After deciding on a theme, the next step was to create a physical symbol that could display their theme.
"Our theme was 'There’s always more to life than what you think there is.'...We actually made our figures for the theme out of Play-Doh. We had to create two different sculptures and one of ours was a guy in a little open cylinder which represents a blockade from the outside to show there’s more to life than you just think... We picked the guy in the cylinder. It would print easier and go better with our theme," said student Cooper Gamble.
Once models were set, the students then entered specifications into TinkerCAD, a 3D modeling software. "My group chose to create people in a circle to represent the theme of our novel, 'Family is the light in the darkness.' We used TinkerCAD to take our rough design in Play-Doh and refine it to get a final product... Even though our design ended up not printing out correctly it was still a great learning experience," said student Owen Martin.
Getting their models to print on the 3D printer the way they wanted them was a challenge, but the students tapped into their problem-solving skills and found ways to improvise.
"The next step of this project was to develop and create an extended response question to give to another group to answer... But one of the difficult parts was you couldn’t reveal the theme in the question, because you wanted them to be critical thinkers to figure out what the theme was. It took a couple of rough drafts to figure out what your question was going to be because it was difficult but in the end we finally got our question," explained Madison Gillman.
The students had to work through disagreements about the theme and related questions and come to consensus on the writing of their questions as well as their answers to other groups’ questions.
AnnaLucy Surrey explained the process. "Answering another group’s question, it definitely took a lot of collaboration. We definitely had to talk about it before we decided what we were going to do but it eventually all came together..."
"The question we had to answer was 'Did the Holocaust strengthen or weaken the heart of the victims?' We all easily agreed that it strengthened...but writing an extended response together is hard because there is a lot of disagreements about how you are going to phrase things, what you are going to write and what quotes you are going to include. So we had to compromise," said Savannah Haigis.
Building Portrait of a Graduate skills
Throughout the exercise, the students were aware of the key skills they wanted to practice as part of a Portrait of a Graduate.
"We believe this project touched on all the aspects of Portrait of a Graduate. Being curious and critical thinkers in one part was having to create that question without revealing your theme in the question. And the other group could be critical thinkers as well trying to reveal what you thought the theme was," said Gillman.

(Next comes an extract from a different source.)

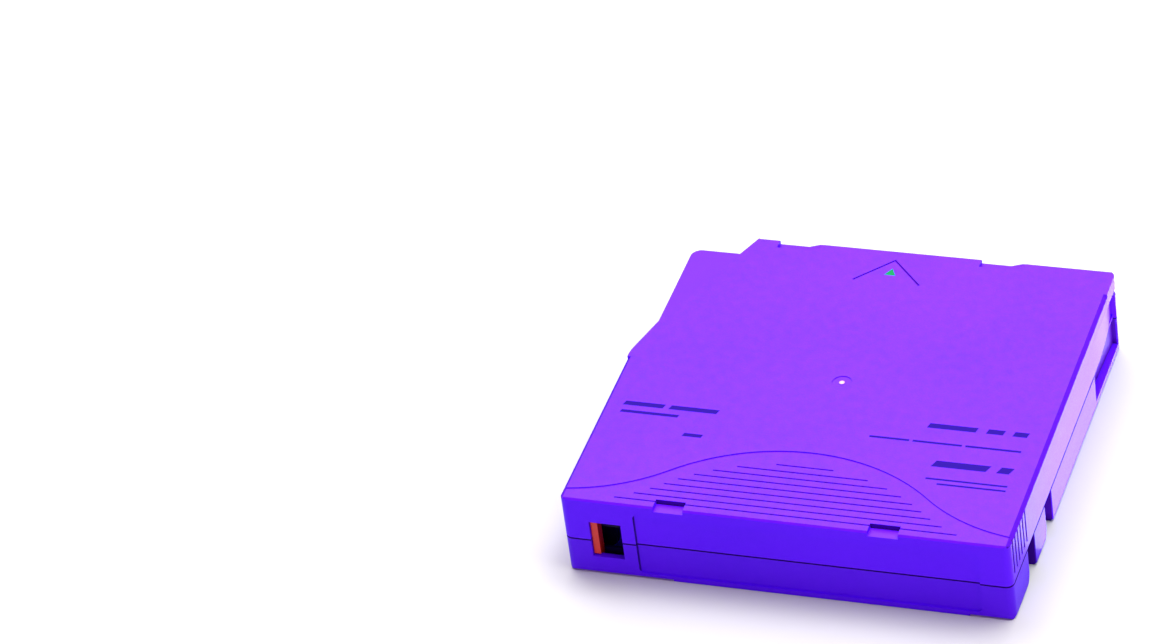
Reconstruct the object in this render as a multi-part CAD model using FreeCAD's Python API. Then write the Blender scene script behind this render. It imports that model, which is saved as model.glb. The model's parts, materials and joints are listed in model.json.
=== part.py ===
"""Half-inch data tape cartridge with a single reel, at real size in millimetres.

Origin at the centre of the underside.  X runs across the label face, Y from the
label face to the insertion face, Z up.  Each node is written to its own STEP file.
"""

import FreeCAD
import Part
import os
from math import asin, atan2, cos, degrees, pi, radians, sin, sqrt, tan

V = FreeCAD.Vector
UP = V(0, 0, 1)

# ---- case -------------------------------------------------------------------
case_width = 105.4
case_depth = 102.0
case_height = 21.5
seam_height = 9.65
wall = 1.6
near_corner_radius = 1.8
far_corner_radius = 2.2
side_bevel = 0.9
side_bevel_from_far = (9.0, 49.5)
face_bevel = 0.4
near_bevel = 0.5
near_bevel_over = (8.0, 3.0)
underside_bevel = 0.7
seam_groove = 0.25
lip_height = 0.7
lip_thickness = 0.7
lip_clearance = 0.1

left = -case_width / 2
right = case_width / 2
near = -case_depth / 2
far = case_depth / 2
ceiling = case_height - wall

# ---- reel and tape ----------------------------------------------------------
reel_clearance = 0.9
rail_to_reel = 0.4
hub_radius = 22.0
hub_wall = 2.5
flange_thickness = 1.1
flange_margin = 1.5
tape_width = 12.65
tape_side_gap = 0.15
rest_ring_height = 0.3
rest_ring_width = 2.2
rest_gap = 0.1
web_height = 1.6
web_thickness = 1.6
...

"Another part of Portrait of a Graduate is global communication, and that’s demonstrating the ability to communicate effectively in writing and verbally... Answering the response questions helped our group very well with writing," said Will Herald. He explained that his group disagreed with the question being posed but worked it out through communication and cooperation.
"This project did use all the aspects of Portrait of a Graduate and especially displayed empathetic collaboration. When working with a group, you don’t get to pick who you are with...A teacher matches you up with a bunch of different personalities, a bunch of different ideas, which is definitely a very good thing...It does require a lot of collaboration and being empathetic in thinking about your other group members’ ideas and their feelings when it comes to deciding what to do and how to handle the situation," said Elisabeth Davidson.
"This project overall taught us how to work together in a group and how to achieve a better ending product when working together," concluded Haigis.
Key skills for today and the future
Board member Karen Allen agreed, "This was the best presentation of Portrait of a Graduate competencies yet...Based on the current climate of our country, it is very important to learn those skills to know that I could be right, they could be right, and we can find a compromise and work together. Bravo!"
The books the students read were Night, by Eli Wiesel; I Have Lived a Thousand Years, also by Wiesel; Refugee, by Alan Gratz and Upon the Head of the Goat, by Aranka Siegal. The students also had the opportunity to meet a Holocaust survivor who spoke to the entire eighth grade, and, during a class trip to DC, they visited the Holocaust Museum, making real-life connections to what they had read.